How far to the right is Obama willing to go in order to compromise? Not to say that compromise is inherently wrong, but it’s important to consider the motive of the side you are compromising with.  And when it comes to today’s GOP, particularly the tea-party wing, any effort to compromise automatically pushes everyone to the right.  Take the budget cuts as an example:

If their goal was to reduce spending, they would have accepted the Democrats’ offer to cut $33 billion out of the budget for the next six months — the same amount as Republican leaders had originally requested before Tea Party members forced them to double it earlier this year. As the president noted, that offer constitutes the largest cut to domestic discretionary spending in history.

But Speaker John Boehner and his negotiating team have continually moved the end zone. They spurned the specific cuts proposed by the Democrats because they did not end the programs reviled by the Republicans, including education improvements, health care reform and infrastructure rebuilding. They now want a total of $40 billion, a target that just emerged on Tuesday.

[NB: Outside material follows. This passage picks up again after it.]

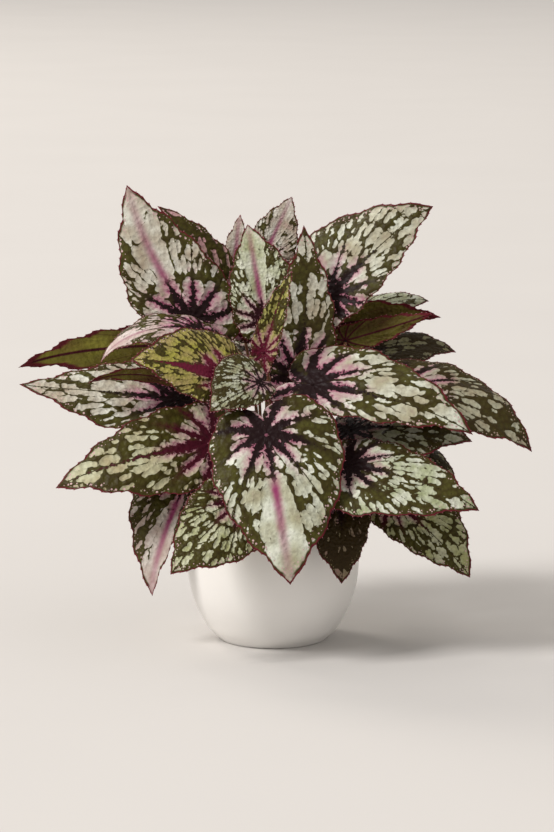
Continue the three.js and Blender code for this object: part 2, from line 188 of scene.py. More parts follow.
SPECK_CHANCE = 0.2
SPECK_EDGE = (-0.02, 0.06)

# %% Pattern fields
def oval_edge(tree, f, ovals, width):
    """How far a place is inside the silver ovals, in lane widths."""
    lanes, rows = ovals
    x = add(tree, MATH, [f["vein"], lanes, OVAL_SCATTER / 2 - 0.5], **TIMES_PLUS)
    own = add(tree, MATH, [f["number"], OVAL_OWN_SHIFT], **TIMES)
    y = add(tree, MATH, [f["radius"], rows, own], **TIMES_PLUS)
    place = add(tree, COMBINE, [x, y, 0.0])
    place = add(tree, VECTOR_MATH, [f["crinkle"], (OVAL_CRINKLE,) * 3, place], **TIMES_PLUS)
    cell = add(tree, VORONOI, {"Vector": place, "Scale": 1.0, "Randomness": OVAL_SCATTER}, **FLAT_CELLS)
    chance = add(tree, SEPARATE, [cell.outputs["Color"]], output=None).outputs[0]
    width = add(tree, MATH, [chance, OVAL_CHANCE, width], **TIMES_PLUS)
    return add(tree, MATH, [width, cell.outputs["Distance"]], **MINUS)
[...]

This story has been repeated over and over throughout Obama’s 2+ years in office.  Late last year Democrats’ compromised with Republicans and renewed the Bush era tax cuts’ for the wealthy, arguing that it was necessary in order to extend unemployment benefits.  Perhaps there is some truth to that, but compromising should have been the last resort.  They didn’t even bother going to the American people to aggressively make the case against the tax cuts, which would not have been a difficult task, since the tax cuts for the wealthy were unpopular.

This “cave and shift to the right” mentality of the Democrats’ does nothing but strengthen the Republican agenda by pushing the country further to the right, and it’s not surprising.  How do you compromise with a person who wants to limit the EPA’s authority to regulate air pollutants harmful to public health, which are estimated to have prevented 130,000 heart attacks, 1.7 cases of asthma, and 160,000 premature deaths last year alone.?  I suppose we’ll soon find out, because after the budget cuts have been passed to the cheers of tea-partiers, my guess is that regulation is next. And if the record of Democratic compromise is any indication, it doesn’t look good.